Deputy of the General Court of the Colony of Connecticut from Norwalk
- In office May 1654, May 1655, May 1656, May 1657, May 1658, May 1659, May 1660, May 1661, May and October 1662, October 1663, May and October 1664, May and October 1665, and May and October 1666 – May 1667

Personal details
- Born: February 27, 1604 Harleston, Northamptonshire, England
- Died: after March 19, 1673 and before June 11, 1673 (aged 68–69) Newark, Province of New Jersey
- Resting place: Old Burying Ground, near the site of present day Newark City Hall Newark Province of New Jersey
- Spouse(s): Sarah Treat (m. before 1643, New Haven Colony), sister of Robert Treat
- Children: Samuel Canfield, Sarah Canfield, Ebenezer Canfield, Matthew Canfield, Hannah Canfield, Rachel Canfield, Jonathan Canfield, Ruth Canfield, Mary Canfield
- Occupation: Carpenter, builder and grazier-farmer

= Matthew Canfield =

American lawyer (1604–1673)

Matthew Canfield (also seen as Matthew Campfield) (1604 – 1673) was a founding settler of Norwalk, Connecticut and Newark, New Jersey. He served as a deputy of the General Court of the Connecticut Colony representing Norwalk in the sessions of May 1654, May 1655, May 1656, May 1657, May 1658, May 1659, May 1660, May 1661, May and October 1662, October 1663, May and October 1664, May and October 1665, and May and October 1666.

He was born in Harleston, Northamptonshire, England and baptized in Saint Andrews Church on February 27, 1604. He was the son of Gregory and Joan Camfield.

He came to the New Haven Colony from England prior to 1637.

He was a collector for Yale College in 1645.

He served as an officer in the Cavalry Troop of Connecticut from 1650-66.

In February 1652, Camfield sold his home lot in New Haven. That year, he moved to Norwalk, becoming one of the area's original settlers. He lived in Norwalk for fourteen years, becoming one of the settlement's and the colony's prominent citizens.

He was a deputy of the Connecticut General Court from Norwalk in 1654.

In 1662, he was a magistrate and judge for the court in Fairfield.

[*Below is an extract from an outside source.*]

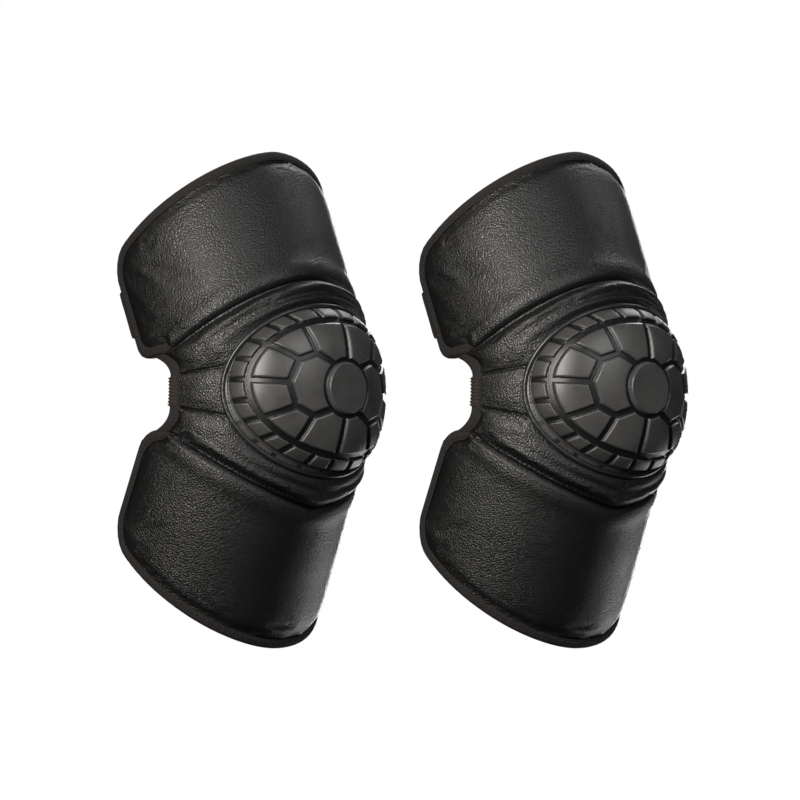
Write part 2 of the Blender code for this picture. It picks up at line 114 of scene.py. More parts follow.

He was one of the 19 signers of the Petition to King Charles II for the Charter of the Colony.

In 1666, Matthew removed to Newark, Province of New Jersey along with his brother-in-law Robert Treat, where he was one of the founders of that town. His home lot was located at about the present north-west corner of Washington and Market Streets. Apparent his departure from Norwalk is based upon some dissatisfaction with the union of the New Haven and Hartford colonies.

Canfield Island in East Norwalk is named for him.

He is listed on the Founders Stone bearing the names of the founding settlers of Norwalk in the East Norwalk Historical Cemetery.